▸ **Goal of the exercise**
Every line in the listing is to be echoed verbatim.

══════

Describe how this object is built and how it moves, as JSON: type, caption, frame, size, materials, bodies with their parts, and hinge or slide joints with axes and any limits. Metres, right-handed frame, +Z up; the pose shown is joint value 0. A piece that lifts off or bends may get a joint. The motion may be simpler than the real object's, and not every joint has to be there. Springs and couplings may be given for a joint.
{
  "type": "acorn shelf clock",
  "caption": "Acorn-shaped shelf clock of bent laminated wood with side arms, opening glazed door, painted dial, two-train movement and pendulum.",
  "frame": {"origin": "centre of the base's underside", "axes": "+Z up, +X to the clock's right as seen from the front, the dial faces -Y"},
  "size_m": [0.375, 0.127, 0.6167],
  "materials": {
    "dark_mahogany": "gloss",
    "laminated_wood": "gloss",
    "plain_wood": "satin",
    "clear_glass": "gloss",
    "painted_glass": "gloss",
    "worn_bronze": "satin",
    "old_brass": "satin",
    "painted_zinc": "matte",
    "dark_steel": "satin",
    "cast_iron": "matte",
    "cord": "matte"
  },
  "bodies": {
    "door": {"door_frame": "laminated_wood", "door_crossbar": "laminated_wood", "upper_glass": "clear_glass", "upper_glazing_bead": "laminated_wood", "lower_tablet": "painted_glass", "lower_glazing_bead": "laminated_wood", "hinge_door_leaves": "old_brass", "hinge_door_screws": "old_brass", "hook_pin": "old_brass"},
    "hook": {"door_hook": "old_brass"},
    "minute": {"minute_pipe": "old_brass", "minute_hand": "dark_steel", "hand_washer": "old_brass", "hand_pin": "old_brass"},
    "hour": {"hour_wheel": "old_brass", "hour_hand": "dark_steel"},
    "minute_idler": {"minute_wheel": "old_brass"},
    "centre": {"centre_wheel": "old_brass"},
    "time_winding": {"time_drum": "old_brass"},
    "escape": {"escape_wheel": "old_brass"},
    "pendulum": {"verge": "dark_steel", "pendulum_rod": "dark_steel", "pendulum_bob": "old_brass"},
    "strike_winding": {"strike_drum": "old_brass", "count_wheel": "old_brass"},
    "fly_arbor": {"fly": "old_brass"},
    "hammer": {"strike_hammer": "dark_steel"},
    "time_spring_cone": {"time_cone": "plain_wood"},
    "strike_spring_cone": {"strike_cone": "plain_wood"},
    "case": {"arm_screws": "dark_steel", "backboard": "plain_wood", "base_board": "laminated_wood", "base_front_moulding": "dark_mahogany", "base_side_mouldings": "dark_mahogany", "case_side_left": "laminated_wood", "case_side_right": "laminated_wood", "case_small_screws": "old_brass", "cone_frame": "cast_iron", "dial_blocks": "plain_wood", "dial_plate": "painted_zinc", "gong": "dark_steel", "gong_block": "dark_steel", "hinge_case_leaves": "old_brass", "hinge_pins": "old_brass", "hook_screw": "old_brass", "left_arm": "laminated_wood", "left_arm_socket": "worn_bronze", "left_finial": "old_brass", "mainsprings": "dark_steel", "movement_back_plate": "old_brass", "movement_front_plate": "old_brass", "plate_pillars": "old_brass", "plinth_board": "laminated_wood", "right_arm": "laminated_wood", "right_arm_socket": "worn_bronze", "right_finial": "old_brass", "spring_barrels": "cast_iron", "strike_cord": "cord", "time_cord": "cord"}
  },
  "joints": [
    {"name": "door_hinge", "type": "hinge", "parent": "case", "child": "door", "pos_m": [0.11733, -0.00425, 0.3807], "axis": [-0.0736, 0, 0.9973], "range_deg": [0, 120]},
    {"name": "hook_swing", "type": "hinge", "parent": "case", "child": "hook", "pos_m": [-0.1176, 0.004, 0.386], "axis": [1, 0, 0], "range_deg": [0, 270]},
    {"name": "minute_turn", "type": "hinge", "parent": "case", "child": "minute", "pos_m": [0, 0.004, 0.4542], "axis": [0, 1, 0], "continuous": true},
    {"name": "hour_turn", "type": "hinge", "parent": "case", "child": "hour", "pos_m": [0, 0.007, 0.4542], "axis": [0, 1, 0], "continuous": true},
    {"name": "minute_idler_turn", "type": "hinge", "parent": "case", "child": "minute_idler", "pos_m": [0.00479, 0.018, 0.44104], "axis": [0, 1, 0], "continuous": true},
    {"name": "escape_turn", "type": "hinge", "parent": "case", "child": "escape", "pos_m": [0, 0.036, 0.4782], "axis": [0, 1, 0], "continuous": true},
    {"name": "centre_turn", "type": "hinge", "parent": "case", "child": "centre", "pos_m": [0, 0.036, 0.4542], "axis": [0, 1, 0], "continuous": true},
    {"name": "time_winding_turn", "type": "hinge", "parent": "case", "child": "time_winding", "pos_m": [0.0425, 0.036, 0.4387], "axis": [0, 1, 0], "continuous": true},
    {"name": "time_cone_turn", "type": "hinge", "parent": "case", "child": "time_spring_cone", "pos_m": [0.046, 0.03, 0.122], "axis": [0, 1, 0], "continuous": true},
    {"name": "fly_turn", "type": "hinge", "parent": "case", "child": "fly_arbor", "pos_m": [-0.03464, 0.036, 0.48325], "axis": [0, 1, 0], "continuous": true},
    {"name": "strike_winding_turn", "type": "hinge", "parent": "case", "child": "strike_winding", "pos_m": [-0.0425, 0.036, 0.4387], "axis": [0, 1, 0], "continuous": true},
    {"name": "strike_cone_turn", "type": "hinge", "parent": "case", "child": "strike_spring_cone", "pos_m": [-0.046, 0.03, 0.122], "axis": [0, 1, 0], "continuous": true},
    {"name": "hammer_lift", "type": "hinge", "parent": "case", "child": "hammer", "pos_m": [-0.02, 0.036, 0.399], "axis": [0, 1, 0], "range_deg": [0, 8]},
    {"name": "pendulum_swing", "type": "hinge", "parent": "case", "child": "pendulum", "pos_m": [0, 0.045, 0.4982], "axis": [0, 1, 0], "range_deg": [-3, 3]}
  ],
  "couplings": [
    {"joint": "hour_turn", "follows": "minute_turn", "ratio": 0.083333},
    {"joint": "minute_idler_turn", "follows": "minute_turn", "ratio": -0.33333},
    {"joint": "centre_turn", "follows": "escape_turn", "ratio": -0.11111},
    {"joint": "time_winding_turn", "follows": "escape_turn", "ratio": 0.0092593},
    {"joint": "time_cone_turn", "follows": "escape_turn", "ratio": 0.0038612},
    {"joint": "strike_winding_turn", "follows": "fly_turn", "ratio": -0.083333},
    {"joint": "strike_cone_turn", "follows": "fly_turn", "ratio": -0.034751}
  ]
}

══════

▸ **Output below**
Describe how this object is built and how it moves, as JSON: type, caption, frame, size, materials, bodies with their parts, and hinge or slide joints with axes and any limits. Metres, right-handed frame, +Z up; the pose shown is joint value 0. A piece that lifts off or bends may get a joint. The motion may be simpler than the real object's, and not every joint has to be there. Springs and couplings may be given for a joint.
{
  "type": "acorn shelf clock",
  "caption": "Acorn-shaped shelf clock of bent laminated wood with side arms, opening glazed door, painted dial, two-train movement and pendulum.",
  "frame": {"origin": "centre of the base's underside", "axes": "+Z up, +X to the clock's right as seen from the front, the dial faces -Y"},
  "size_m": [0.375, 0.127, 0.6167],
  "materials": {
    "dark_mahogany": "gloss",
    "laminated_wood": "gloss",
    "plain_wood": "satin",
    "clear_glass": "gloss",
    "painted_glass": "gloss",
    "worn_bronze": "satin",
    "old_brass": "satin",
    "painted_zinc": "matte",
    "dark_steel": "satin",
    "cast_iron": "matte",
    "cord": "matte"
  },
  "bodies": {
    "door": {"door_frame": "laminated_wood", "door_crossbar": "laminated_wood", "upper_glass": "clear_glass", "upper_glazing_bead": "laminated_wood", "lower_tablet": "painted_glass", "lower_glazing_bead": "laminated_wood", "hinge_door_leaves": "old_brass", "hinge_door_screws": "old_brass", "hook_pin": "old_brass"},
    "hook": {"door_hook": "old_brass"},
    "minute": {"minute_pipe": "old_brass", "minute_hand": "dark_steel", "hand_washer": "old_brass", "hand_pin": "old_brass"},
    "hour": {"hour_wheel": "old_brass", "hour_hand": "dark_steel"},
    "minute_idler": {"minute_wheel": "old_brass"},
    "centre": {"centre_wheel": "old_brass"},
    "time_winding": {"time_drum": "old_brass"},
    "escape": {"escape_wheel": "old_brass"},
    "pendulum": {"verge": "dark_steel", "pendulum_rod": "dark_steel", "pendulum_bob": "old_brass"},
    "strike_winding": {"strike_drum": "old_brass", "count_wheel": "old_brass"},
    "fly_arbor": {"fly": "old_brass"},
    "hammer": {"strike_hammer": "dark_steel"},
    "time_spring_cone": {"time_cone": "plain_wood"},
    "strike_spring_cone": {"strike_cone": "plain_wood"},
    "case": {"arm_screws": "dark_steel", "backboard": "plain_wood", "base_board": "laminated_wood", "base_front_moulding": "dark_mahogany", "base_side_mouldings": "dark_mahogany", "case_side_left": "laminated_wood", "case_side_right": "laminated_wood", "case_small_screws": "old_brass", "cone_frame": "cast_iron", "dial_blocks": "plain_wood", "dial_plate": "painted_zinc", "gong": "dark_steel", "gong_block": "dark_steel", "hinge_case_leaves": "old_brass", "hinge_pins": "old_brass", "hook_screw": "old_brass", "left_arm": "laminated_wood", "left_arm_socket": "worn_bronze", "left_finial": "old_brass", "mainsprings": "dark_steel", "movement_back_plate": "old_brass", "movement_front_plate": "old_brass", "plate_pillars": "old_brass", "plinth_board": "laminated_wood", "right_arm": "laminated_wood", "right_arm_socket": "worn_bronze", "right_finial": "old_brass", "spring_barrels": "cast_iron", "strike_cord": "cord", "time_cord": "cord"}
  },
  "joints": [
    {"name": "door_hinge", "type": "hinge", "parent": "case", "child": "door", "pos_m": [0.11733, -0.00425, 0.3807], "axis": [-0.0736, 0, 0.9973], "range_deg": [0, 120]},
    {"name": "hook_swing", "type": "hinge", "parent": "case", "child": "hook", "pos_m": [-0.1176, 0.004, 0.386], "axis": [1, 0, 0], "range_deg": [0, 270]},
    {"name": "minute_turn", "type": "hinge", "parent": "case", "child": "minute", "pos_m": [0, 0.004, 0.4542], "axis": [0, 1, 0], "continuous": true},
    {"name": "hour_turn", "type": "hinge", "parent": "case", "child": "hour", "pos_m": [0, 0.007, 0.4542], "axis": [0, 1, 0], "continuous": true},
    {"name": "minute_idler_turn", "type": "hinge", "parent": "case", "child": "minute_idler", "pos_m": [0.00479, 0.018, 0.44104], "axis": [0, 1, 0], "continuous": true},
    {"name": "escape_turn", "type": "hinge", "parent": "case", "child": "escape", "pos_m": [0, 0.036, 0.4782], "axis": [0, 1, 0], "continuous": true},
    {"name": "centre_turn", "type": "hinge", "parent": "case", "child": "centre", "pos_m": [0, 0.036, 0.4542], "axis": [0, 1, 0], "continuous": true},
    {"name": "time_winding_turn", "type": "hinge", "parent": "case", "child": "time_winding", "pos_m": [0.0425, 0.036, 0.4387], "axis": [0, 1, 0], "continuous": true},
    {"name": "time_cone_turn", "type": "hinge", "parent": "case", "child": "time_spring_cone", "pos_m": [0.046, 0.03, 0.122], "axis": [0, 1, 0], "continuous": true},
    {"name": "fly_turn", "type": "hinge", "parent": "case", "child": "fly_arbor", "pos_m": [-0.03464, 0.036, 0.48325], "axis": [0, 1, 0], "continuous": true},
    {"name": "strike_winding_turn", "type": "hinge", "parent": "case", "child": "strike_winding", "pos_m": [-0.0425, 0.036, 0.4387], "axis": [0, 1, 0], "continuous": true},
    {"name": "strike_cone_turn", "type": "hinge", "parent": "case", "child": "strike_spring_cone", "pos_m": [-0.046, 0.03, 0.122], "axis": [0, 1, 0], "continuous": true},
    {"name": "hammer_lift", "type": "hinge", "parent": "case", "child": "hammer", "pos_m": [-0.02, 0.036, 0.399], "axis": [0, 1, 0], "range_deg": [0, 8]},
    {"name": "pendulum_swing", "type": "hinge", "parent": "case", "child": "pendulum", "pos_m": [0, 0.045, 0.4982], "axis": [0, 1, 0], "range_deg": [-3, 3]}
  ],
  "couplings": [
    {"joint": "hour_turn", "follows": "minute_turn", "ratio": 0.083333},
    {"joint": "minute_idler_turn", "follows": "minute_turn", "ratio": -0.33333},
    {"joint": "centre_turn", "follows": "escape_turn", "ratio": -0.11111},
    {"joint": "time_winding_turn", "follows": "escape_turn", "ratio": 0.0092593},
    {"joint": "time_cone_turn", "follows": "escape_turn", "ratio": 0.0038612},
    {"joint": "strike_winding_turn", "follows": "fly_turn", "ratio": -0.083333},
    {"joint": "strike_cone_turn", "follows": "fly_turn", "ratio": -0.034751}
  ]
}